In the movie, though, “House” is used to evoke vague ideas of Wuthering Heights being haunted, a theme which never develops into anything interesting, and “Chains of Love” is used in a montage of Catherine being sad to be living at Thrushcross Grange, revealing what I thought was a dramatic take on a specific interpretation of Catherine and Heathcliff’s relationship to be a bone-shatteringly unsubtle, thoroughly ham-handed description of how Catherine feels about marriage to Edgar. Basically, watching the movie made music I had liked feel sort of offensively shallow. At least the movie only actually used a couple songs from the album.
Rating: ☆
Next, ella guro’s “Saint Elizabeth.” I have listened to this exactly once, and it deserves much, much more attention. If nothing else excites me in the coming week I might come back to this one for next week’s review. For now I will say I love the big, loud synth sounds, and I love all the little production flourishes all over this thing. It reminded me in equal parts of David Bowie and LCD Soundsystem, but still sounded more like itself than anything else. Very cool independent project. I’m going to hold off on giving it a rating for now, since, as previously stated, I’ve only actually listened to it once.

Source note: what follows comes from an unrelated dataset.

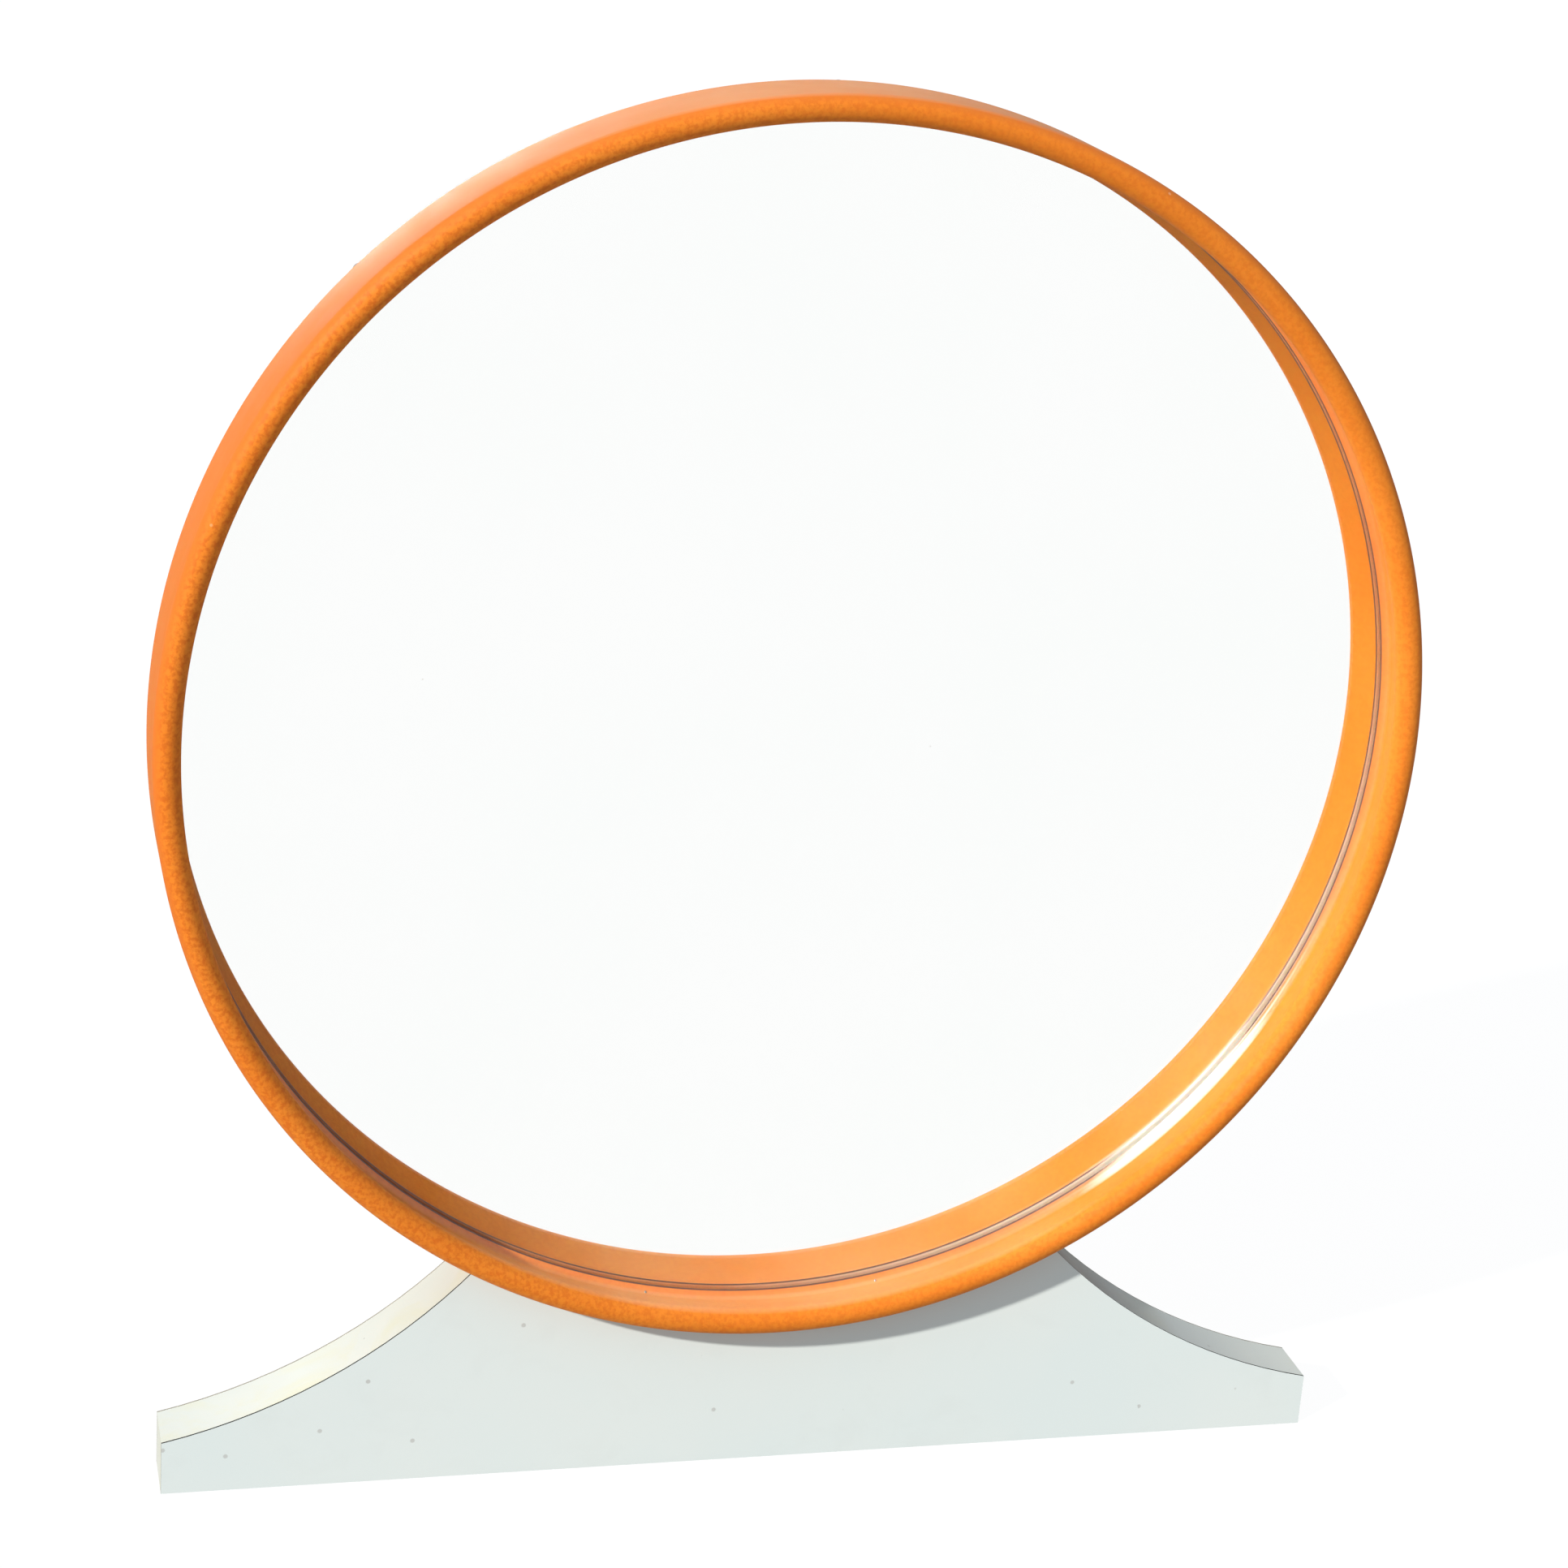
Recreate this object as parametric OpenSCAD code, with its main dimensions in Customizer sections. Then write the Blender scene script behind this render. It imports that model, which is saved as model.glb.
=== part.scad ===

Finally, Mitski’s “Nothing’s About to Happen to Me.” I’m loving this one. I’ve only listened to it a couple times, so my impressions are still shallow, but on first blush “In a Lake,” “Where’s My Phone,” and “That White Cat” are all standouts. I love the way the arrangements lean towards folk, with lots of acoustic guitars and lovely backing vocals. It’s a well structured album, too: big and bold at the start and finish, with a couple slower, softer tracks in the middle to break up the pacing. I don’t have a ton to say about it right now, but don’t be surprised if it comes up when I talk about 2026 in review next January.